Copy out all of the data below with no alterations.

Begin Extracted information

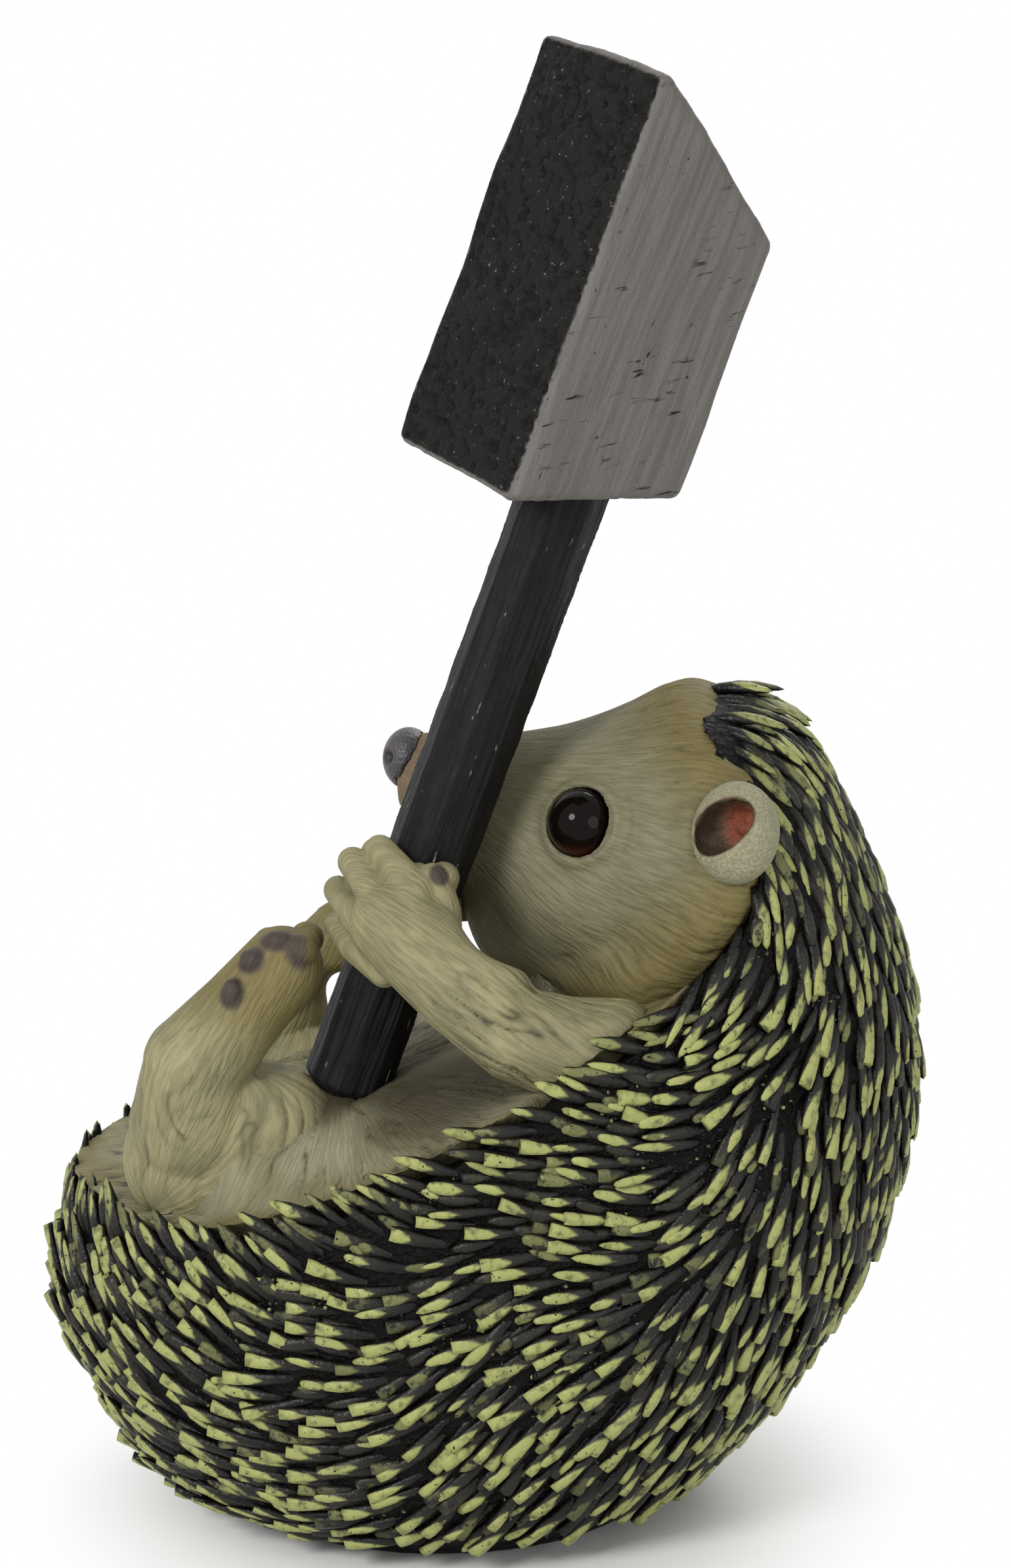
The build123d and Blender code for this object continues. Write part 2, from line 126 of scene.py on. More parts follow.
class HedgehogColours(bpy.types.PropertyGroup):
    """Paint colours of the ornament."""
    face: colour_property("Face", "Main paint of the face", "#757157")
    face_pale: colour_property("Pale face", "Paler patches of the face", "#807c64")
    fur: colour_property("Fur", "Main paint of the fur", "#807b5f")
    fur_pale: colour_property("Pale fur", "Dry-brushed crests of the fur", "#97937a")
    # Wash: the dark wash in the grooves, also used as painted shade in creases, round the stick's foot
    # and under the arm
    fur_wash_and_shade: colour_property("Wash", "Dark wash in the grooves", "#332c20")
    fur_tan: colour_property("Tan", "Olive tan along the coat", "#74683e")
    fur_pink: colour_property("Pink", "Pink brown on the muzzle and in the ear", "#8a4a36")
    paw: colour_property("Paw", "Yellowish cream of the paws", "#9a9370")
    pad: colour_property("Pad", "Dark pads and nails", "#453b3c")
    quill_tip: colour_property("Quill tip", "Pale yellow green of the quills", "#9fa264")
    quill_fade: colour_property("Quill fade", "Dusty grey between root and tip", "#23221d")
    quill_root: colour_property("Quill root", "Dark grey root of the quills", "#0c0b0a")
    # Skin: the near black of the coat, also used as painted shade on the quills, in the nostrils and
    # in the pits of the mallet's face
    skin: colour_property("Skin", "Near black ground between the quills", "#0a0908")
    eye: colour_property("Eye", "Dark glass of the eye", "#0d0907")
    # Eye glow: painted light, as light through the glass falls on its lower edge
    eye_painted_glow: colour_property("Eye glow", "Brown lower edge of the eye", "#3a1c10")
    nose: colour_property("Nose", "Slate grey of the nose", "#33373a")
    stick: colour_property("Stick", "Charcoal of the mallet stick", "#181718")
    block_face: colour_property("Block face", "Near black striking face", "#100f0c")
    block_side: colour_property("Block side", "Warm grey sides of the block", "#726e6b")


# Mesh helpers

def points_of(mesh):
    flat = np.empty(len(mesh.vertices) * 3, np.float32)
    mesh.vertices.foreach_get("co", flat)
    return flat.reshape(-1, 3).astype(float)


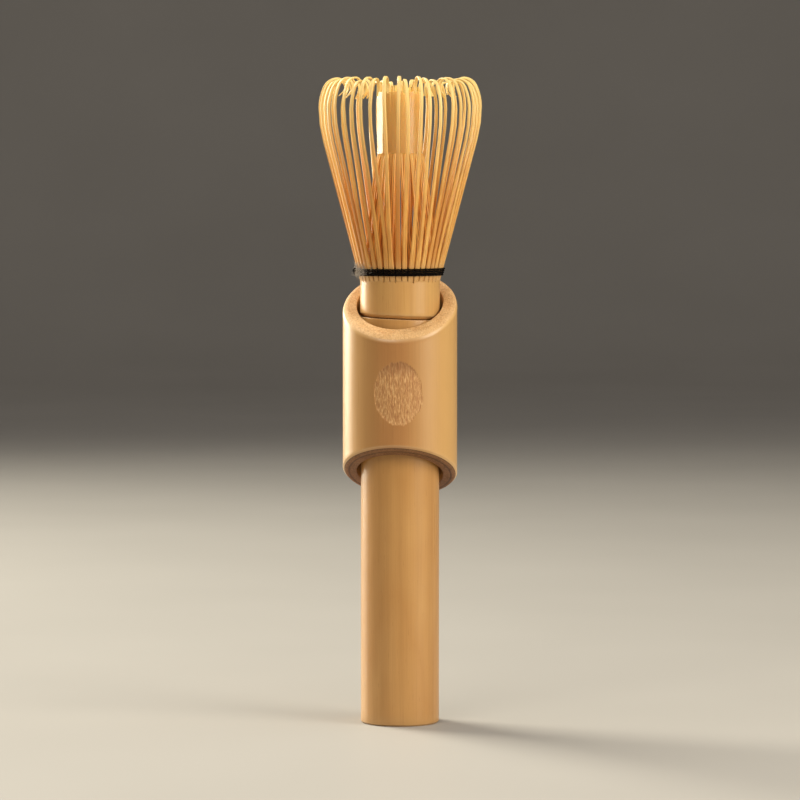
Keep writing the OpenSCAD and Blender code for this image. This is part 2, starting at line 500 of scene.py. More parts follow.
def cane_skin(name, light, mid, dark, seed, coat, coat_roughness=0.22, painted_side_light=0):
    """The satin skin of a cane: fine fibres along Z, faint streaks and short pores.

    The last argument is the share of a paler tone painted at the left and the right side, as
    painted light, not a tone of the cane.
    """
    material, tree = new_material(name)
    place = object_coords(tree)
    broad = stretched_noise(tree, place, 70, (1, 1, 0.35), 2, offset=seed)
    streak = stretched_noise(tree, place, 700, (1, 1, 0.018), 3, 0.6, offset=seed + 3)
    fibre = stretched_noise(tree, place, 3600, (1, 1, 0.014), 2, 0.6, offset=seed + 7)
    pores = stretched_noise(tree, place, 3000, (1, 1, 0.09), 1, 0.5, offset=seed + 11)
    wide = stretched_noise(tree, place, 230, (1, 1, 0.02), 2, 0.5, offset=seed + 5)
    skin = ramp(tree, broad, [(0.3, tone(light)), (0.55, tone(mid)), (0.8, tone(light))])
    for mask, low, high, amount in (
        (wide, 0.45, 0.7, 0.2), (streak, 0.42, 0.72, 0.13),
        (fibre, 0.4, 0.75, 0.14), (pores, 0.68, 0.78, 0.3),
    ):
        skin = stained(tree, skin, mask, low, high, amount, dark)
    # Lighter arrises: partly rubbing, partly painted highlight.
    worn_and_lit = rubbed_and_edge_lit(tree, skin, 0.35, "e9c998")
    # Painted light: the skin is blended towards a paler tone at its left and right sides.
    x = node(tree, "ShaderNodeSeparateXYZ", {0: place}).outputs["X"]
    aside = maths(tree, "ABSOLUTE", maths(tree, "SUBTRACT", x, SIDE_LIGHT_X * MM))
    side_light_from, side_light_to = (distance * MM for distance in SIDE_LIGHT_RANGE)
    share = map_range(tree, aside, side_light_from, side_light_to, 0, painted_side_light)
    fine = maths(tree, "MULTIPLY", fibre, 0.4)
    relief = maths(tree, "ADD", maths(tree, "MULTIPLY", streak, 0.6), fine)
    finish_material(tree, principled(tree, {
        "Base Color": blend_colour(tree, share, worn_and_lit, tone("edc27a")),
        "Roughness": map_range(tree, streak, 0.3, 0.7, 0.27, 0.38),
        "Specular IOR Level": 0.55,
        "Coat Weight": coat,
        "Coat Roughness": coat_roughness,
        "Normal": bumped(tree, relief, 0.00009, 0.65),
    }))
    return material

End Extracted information

## Solution for this problem
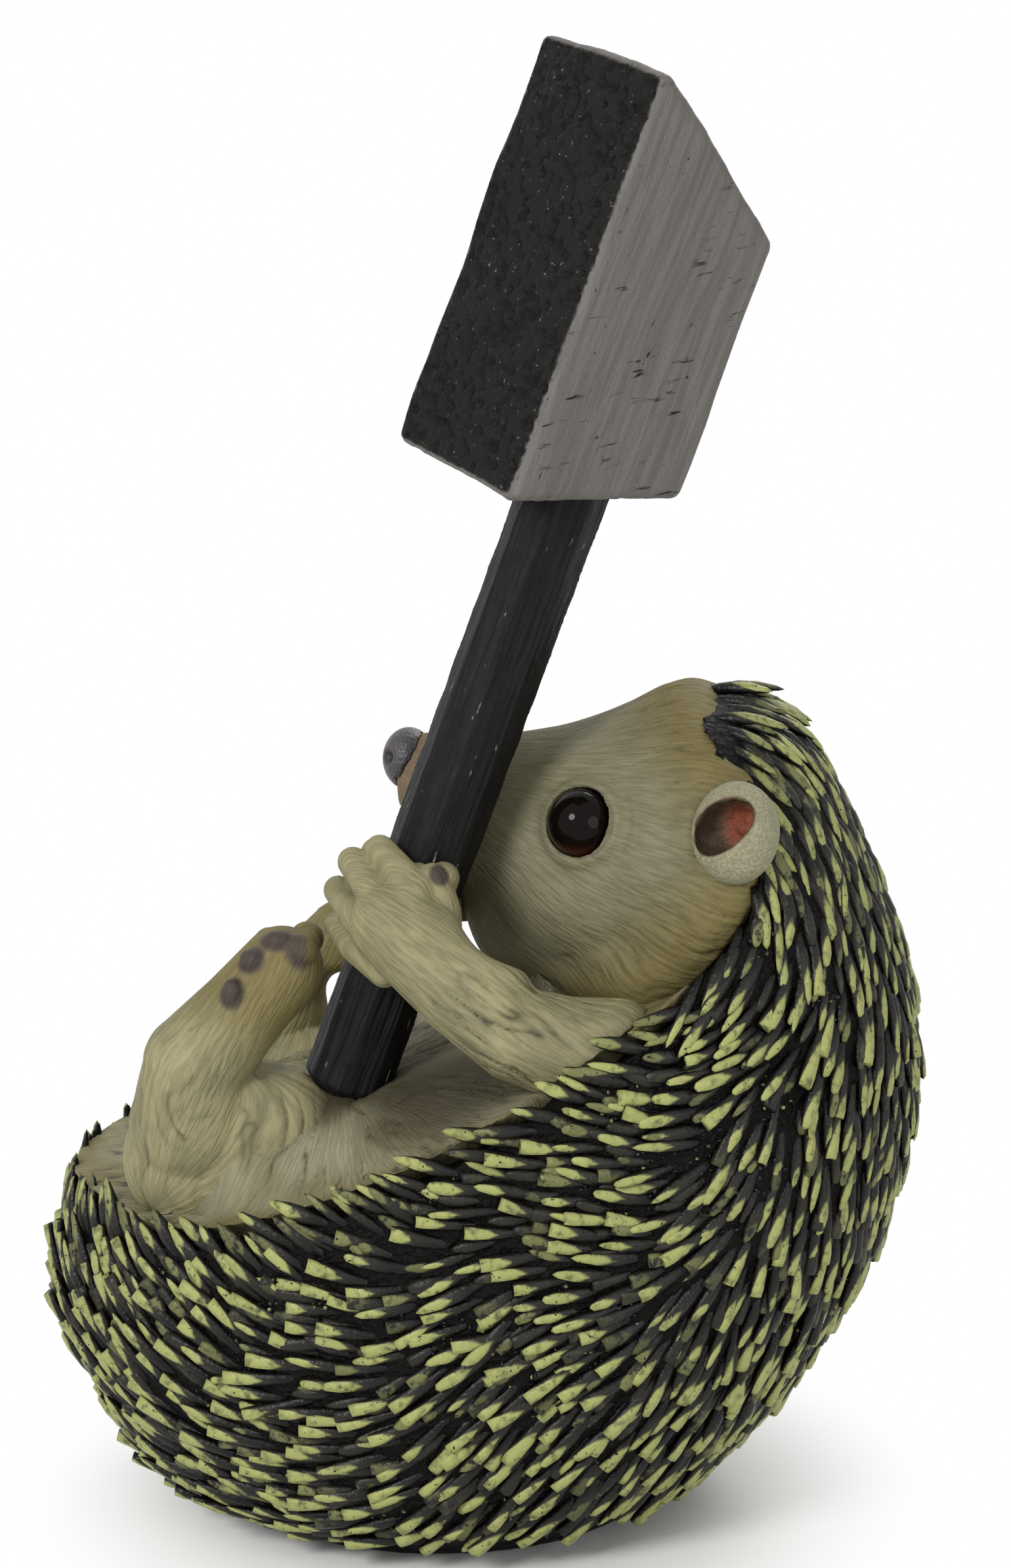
The build123d and Blender code for this object continues. Write part 2, from line 126 of scene.py on. More parts follow.
class HedgehogColours(bpy.types.PropertyGroup):
    """Paint colours of the ornament."""
    face: colour_property("Face", "Main paint of the face", "#757157")
    face_pale: colour_property("Pale face", "Paler patches of the face", "#807c64")
    fur: colour_property("Fur", "Main paint of the fur", "#807b5f")
    fur_pale: colour_property("Pale fur", "Dry-brushed crests of the fur", "#97937a")
    # Wash: the dark wash in the grooves, also used as painted shade in creases, round the stick's foot
    # and under the arm
    fur_wash_and_shade: colour_property("Wash", "Dark wash in the grooves", "#332c20")
    fur_tan: colour_property("Tan", "Olive tan along the coat", "#74683e")
    fur_pink: colour_property("Pink", "Pink brown on the muzzle and in the ear", "#8a4a36")
    paw: colour_property("Paw", "Yellowish cream of the paws", "#9a9370")
    pad: colour_property("Pad", "Dark pads and nails", "#453b3c")
    quill_tip: colour_property("Quill tip", "Pale yellow green of the quills", "#9fa264")
    quill_fade: colour_property("Quill fade", "Dusty grey between root and tip", "#23221d")
    quill_root: colour_property("Quill root", "Dark grey root of the quills", "#0c0b0a")
    # Skin: the near black of the coat, also used as painted shade on the quills, in the nostrils and
    # in the pits of the mallet's face
    skin: colour_property("Skin", "Near black ground between the quills", "#0a0908")
    eye: colour_property("Eye", "Dark glass of the eye", "#0d0907")
    # Eye glow: painted light, as light through the glass falls on its lower edge
    eye_painted_glow: colour_property("Eye glow", "Brown lower edge of the eye", "#3a1c10")
    nose: colour_property("Nose", "Slate grey of the nose", "#33373a")
    stick: colour_property("Stick", "Charcoal of the mallet stick", "#181718")
    block_face: colour_property("Block face", "Near black striking face", "#100f0c")
    block_side: colour_property("Block side", "Warm grey sides of the block", "#726e6b")


# Mesh helpers

def points_of(mesh):
    flat = np.empty(len(mesh.vertices) * 3, np.float32)
    mesh.vertices.foreach_get("co", flat)
    return flat.reshape(-1, 3).astype(float)


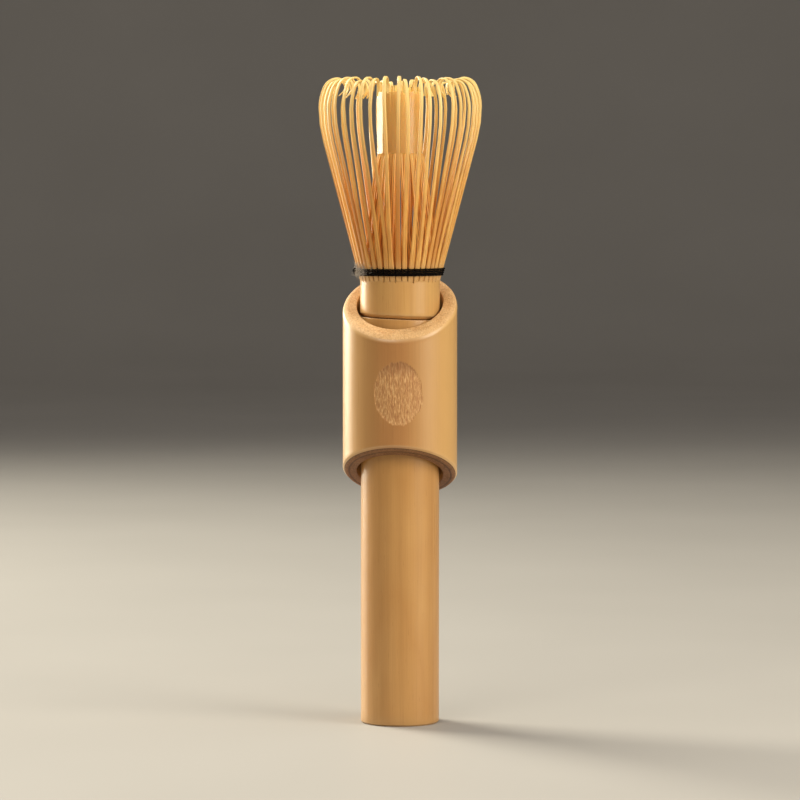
Keep writing the OpenSCAD and Blender code for this image. This is part 2, starting at line 500 of scene.py. More parts follow.
def cane_skin(name, light, mid, dark, seed, coat, coat_roughness=0.22, painted_side_light=0):
    """The satin skin of a cane: fine fibres along Z, faint streaks and short pores.

    The last argument is the share of a paler tone painted at the left and the right side, as
    painted light, not a tone of the cane.
    """
    material, tree = new_material(name)
    place = object_coords(tree)
    broad = stretched_noise(tree, place, 70, (1, 1, 0.35), 2, offset=seed)
    streak = stretched_noise(tree, place, 700, (1, 1, 0.018), 3, 0.6, offset=seed + 3)
    fibre = stretched_noise(tree, place, 3600, (1, 1, 0.014), 2, 0.6, offset=seed + 7)
    pores = stretched_noise(tree, place, 3000, (1, 1, 0.09), 1, 0.5, offset=seed + 11)
    wide = stretched_noise(tree, place, 230, (1, 1, 0.02), 2, 0.5, offset=seed + 5)
    skin = ramp(tree, broad, [(0.3, tone(light)), (0.55, tone(mid)), (0.8, tone(light))])
    for mask, low, high, amount in (
        (wide, 0.45, 0.7, 0.2), (streak, 0.42, 0.72, 0.13),
        (fibre, 0.4, 0.75, 0.14), (pores, 0.68, 0.78, 0.3),
    ):
        skin = stained(tree, skin, mask, low, high, amount, dark)
    # Lighter arrises: partly rubbing, partly painted highlight.
    worn_and_lit = rubbed_and_edge_lit(tree, skin, 0.35, "e9c998")
    # Painted light: the skin is blended towards a paler tone at its left and right sides.
    x = node(tree, "ShaderNodeSeparateXYZ", {0: place}).outputs["X"]
    aside = maths(tree, "ABSOLUTE", maths(tree, "SUBTRACT", x, SIDE_LIGHT_X * MM))
    side_light_from, side_light_to = (distance * MM for distance in SIDE_LIGHT_RANGE)
    share = map_range(tree, aside, side_light_from, side_light_to, 0, painted_side_light)
    fine = maths(tree, "MULTIPLY", fibre, 0.4)
    relief = maths(tree, "ADD", maths(tree, "MULTIPLY", streak, 0.6), fine)
    finish_material(tree, principled(tree, {
        "Base Color": blend_colour(tree, share, worn_and_lit, tone("edc27a")),
        "Roughness": map_range(tree, streak, 0.3, 0.7, 0.27, 0.38),
        "Specular IOR Level": 0.55,
        "Coat Weight": coat,
        "Coat Roughness": coat_roughness,
        "Normal": bumped(tree, relief, 0.00009, 0.65),
    }))
    return material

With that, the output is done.